The spatial extent of an R spatial object represents the geographic “edge” or location that is the furthest north, south, east and west. In other words, extent represents the overall geographic coverage of the spatial object.

Raster resolution

A raster has horizontal (x and y) resolution. This resolution represents the area on the ground that each pixel covers. The units for our data are in meters. In this case, our data resolution is 1 x 1. This means that each pixel represents a 1 x 1 meter area on the ground. We can figure out the units of this resolution using the crs() function which we will use next.

# what is the x and y resolution for our raster data?
xres(lidar_dem)
## [1] 1
yres(lidar_dem)
## [1] 1
The spatial resolution of a raster refers the size of each cell. This size in turn relates to the area on the ground that the pixel represents. Source: Colin Williams, National Ecological Observatory Network (NEON)
The spatial resolution of a raster refers the size of each cell. This size in turn relates to the area on the ground that the pixel represents. Source: Colin Williams, National Ecological Observatory Network (NEON)

Resolution units

Resolution as a number doesn’t mean anything unless we know the units. We can figure out the horizontal (x and y) units from the coordinate reference system string.

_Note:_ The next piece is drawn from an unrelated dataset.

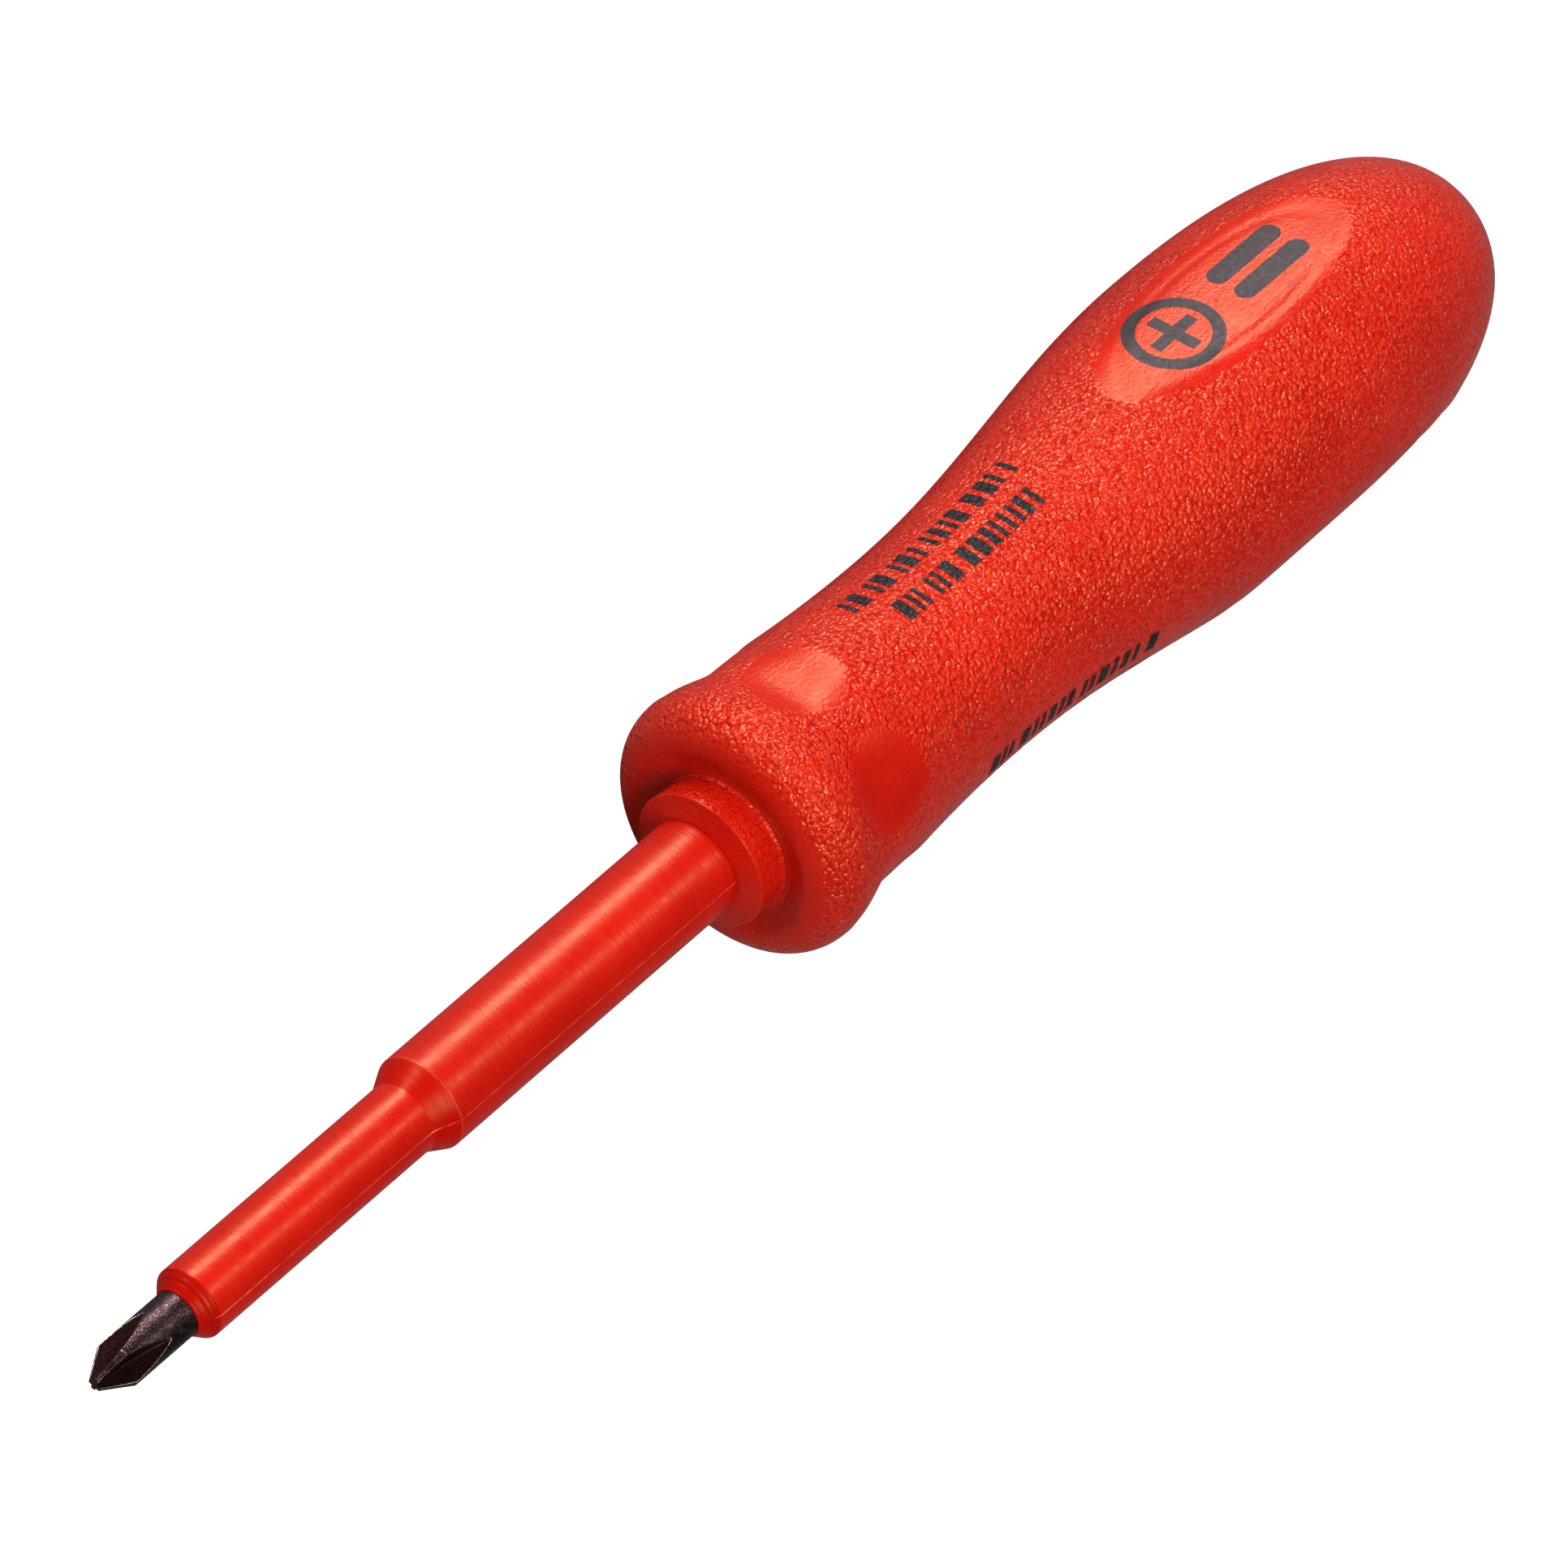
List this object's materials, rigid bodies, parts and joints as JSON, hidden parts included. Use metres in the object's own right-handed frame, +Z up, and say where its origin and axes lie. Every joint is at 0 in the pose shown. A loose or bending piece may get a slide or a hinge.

# view coordinate reference system
crs(lidar_dem)
## CRS arguments:
##  +proj=utm +zone=13 +datum=WGS84 +units=m +no_defs +ellps=WGS84
## +towgs84=0,0,0

Notice this string contains an element called units=m. This means the units are in meters. We won’t get into too much detail about coordinate reference strings in this weeks class but they are important to be familiar with when working with spatial data. We will cover them in more detail during the semester!